DATASET EXCERPTS ->
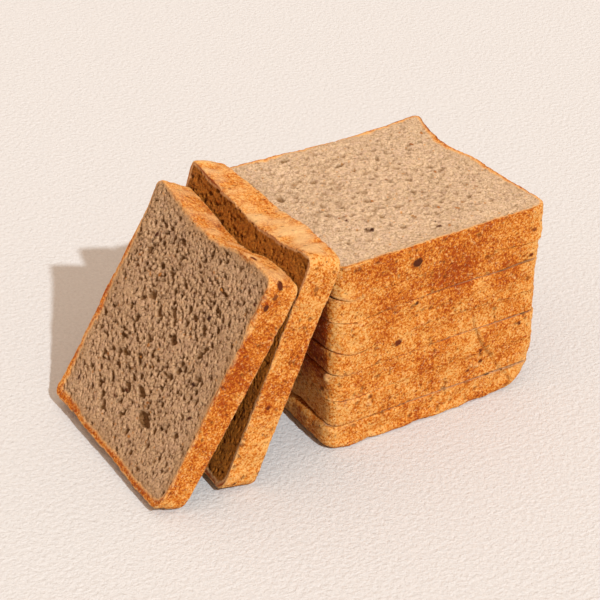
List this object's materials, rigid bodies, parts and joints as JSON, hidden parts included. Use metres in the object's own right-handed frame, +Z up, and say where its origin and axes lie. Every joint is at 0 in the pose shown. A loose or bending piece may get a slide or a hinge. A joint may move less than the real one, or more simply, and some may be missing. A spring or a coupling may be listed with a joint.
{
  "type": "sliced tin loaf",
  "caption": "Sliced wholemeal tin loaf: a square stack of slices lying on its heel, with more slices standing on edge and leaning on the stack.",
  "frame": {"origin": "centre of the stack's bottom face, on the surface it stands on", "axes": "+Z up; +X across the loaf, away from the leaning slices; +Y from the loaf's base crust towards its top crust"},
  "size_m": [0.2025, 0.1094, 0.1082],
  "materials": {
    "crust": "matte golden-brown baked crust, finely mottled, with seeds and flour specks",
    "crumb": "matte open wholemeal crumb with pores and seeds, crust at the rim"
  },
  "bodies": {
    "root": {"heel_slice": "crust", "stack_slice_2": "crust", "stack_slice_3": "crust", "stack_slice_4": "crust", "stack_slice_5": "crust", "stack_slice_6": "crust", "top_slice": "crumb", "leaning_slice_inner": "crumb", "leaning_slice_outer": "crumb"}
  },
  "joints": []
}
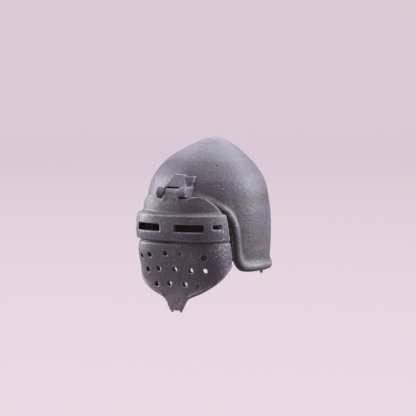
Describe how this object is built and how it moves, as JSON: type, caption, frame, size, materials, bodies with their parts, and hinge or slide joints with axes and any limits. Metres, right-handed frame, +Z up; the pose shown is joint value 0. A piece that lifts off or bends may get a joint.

GIVEN EXERCISE ->
All of the records must be repeated exactly.

PROBLEM SOLUTION ->
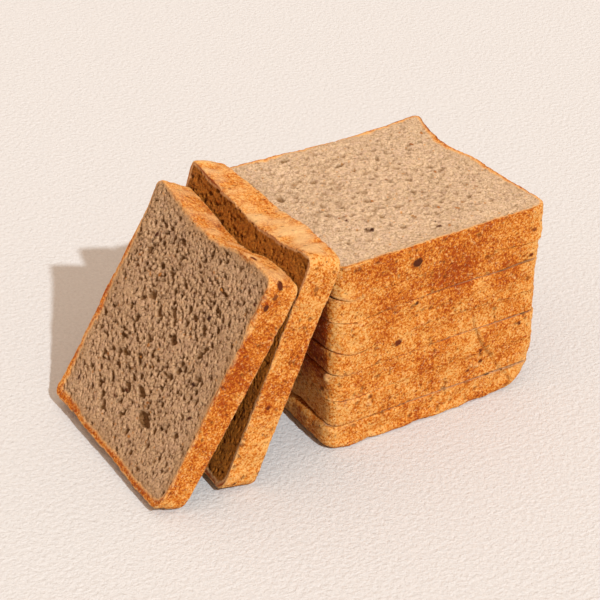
List this object's materials, rigid bodies, parts and joints as JSON, hidden parts included. Use metres in the object's own right-handed frame, +Z up, and say where its origin and axes lie. Every joint is at 0 in the pose shown. A loose or bending piece may get a slide or a hinge. A joint may move less than the real one, or more simply, and some may be missing. A spring or a coupling may be listed with a joint.
{
  "type": "sliced tin loaf",
  "caption": "Sliced wholemeal tin loaf: a square stack of slices lying on its heel, with more slices standing on edge and leaning on the stack.",
  "frame": {"origin": "centre of the stack's bottom face, on the surface it stands on", "axes": "+Z up; +X across the loaf, away from the leaning slices; +Y from the loaf's base crust towards its top crust"},
  "size_m": [0.2025, 0.1094, 0.1082],
  "materials": {
    "crust": "matte golden-brown baked crust, finely mottled, with seeds and flour specks",
    "crumb": "matte open wholemeal crumb with pores and seeds, crust at the rim"
  },
  "bodies": {
    "root": {"heel_slice": "crust", "stack_slice_2": "crust", "stack_slice_3": "crust", "stack_slice_4": "crust", "stack_slice_5": "crust", "stack_slice_6": "crust", "top_slice": "crumb", "leaning_slice_inner": "crumb", "leaning_slice_outer": "crumb"}
  },
  "joints": []
}
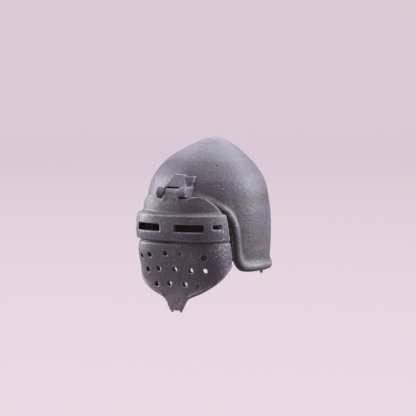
Describe how this object is built and how it moves, as JSON: type, caption, frame, size, materials, bodies with their parts, and hinge or slide joints with axes and any limits. Metres, right-handed frame, +Z up; the pose shown is joint value 0. A piece that lifts off or bends may get a joint.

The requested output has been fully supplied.